I’m going to live up to the tenacity my handle implies now. Once again, if you were interested in learning who was Christian around here, why didn’t you just ask that? I am curious, because if I wanted to learn who was Christian, it wouldn’t occur to me to ask the question the way you did because of the traditions I was brought up in and observe.
Because, being a Christian and having accepted Jesus as one’s savior are two different things. One can be a Christian but not have taken the steps toward what I know as “Salvation”. Being a Christian doesn’t have anything to do with accepting Christ as a personal savior. If I wanted to know who the Christians were, I could have easily asked that. But that wouldn’t have given me the more detailed info/answers/members that I was seeking.
How is it different? I ask because, according to my Episcopalian faith, there really isn’t a difference. I’ve had profound experiences of God which have made my faith irrevocable, but I don’t think I’ve ever been saved in the sense you mean it. One was even akin to being saved as I understand the Baptist use of the term, but I see it more as saving my life than my soul. I certainly won’t say I wasn’t a Christian before then – among other things I was a Sunday School teacher! :eek:
How is being saved being different from being Christian? Does someone like me who’s a Christian but not saved not go to heaven? Am I somehow more or less of a sinner than one who was saved?

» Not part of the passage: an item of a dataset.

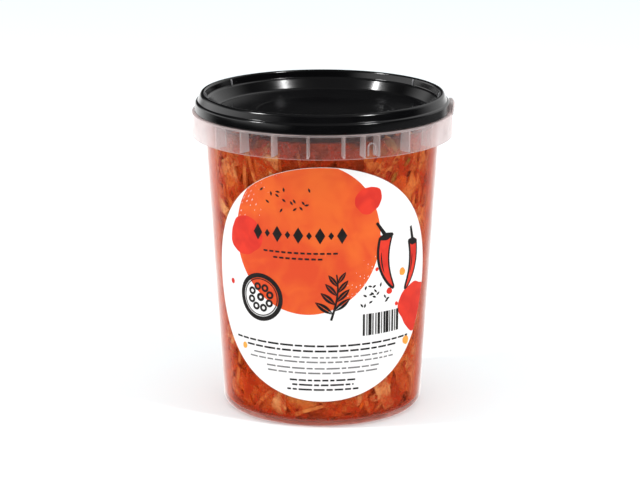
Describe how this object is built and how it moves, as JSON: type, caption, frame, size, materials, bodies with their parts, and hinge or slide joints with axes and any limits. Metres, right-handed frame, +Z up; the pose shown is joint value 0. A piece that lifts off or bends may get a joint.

By the way, I’ll remind you of something I posted earlier. A friend of mine did accept Jesus Christ as his Saviour some 30-odd years ago and became a Fundamentalist Christian. In the intervening years, a great many things happened and he’s now a Wiccan. In one way, he could answer “Yes” to your question while I couldn’t, yet I don’t think, on the surface, he’s the kind of person you were interested in hearing from. Your question could generate opposite and misleading results.
I was taught, and I imagine the OP’s church is the same way, that you can only be “saved” by making a conscience decision to accept Jesus Christ as your personal saviour. In those words. Not “I truly believe in God” or “I love Jesus and believe he was the son of God” or “I am deeply religious and believe in and love God and Jesus and wish to conduct my life as Jesus did.” No, you must specifically and deliberately accept Jesus as your personal saviour. There’s a whole ritual to it. If you don’t say the words, you are not “saved.”
The “saved” people don’t believe that you are going to heaven, since you have not specifically said those words.
And, everyone is a sinner. You’re not more of a sinner than someone who is “saved” - you’re just not going to heaven. No matter what. Until you are “saved.”
(N.B. I don’t believe any of this anymore; I am merely repeating what the “saved” brigade believes to be true.)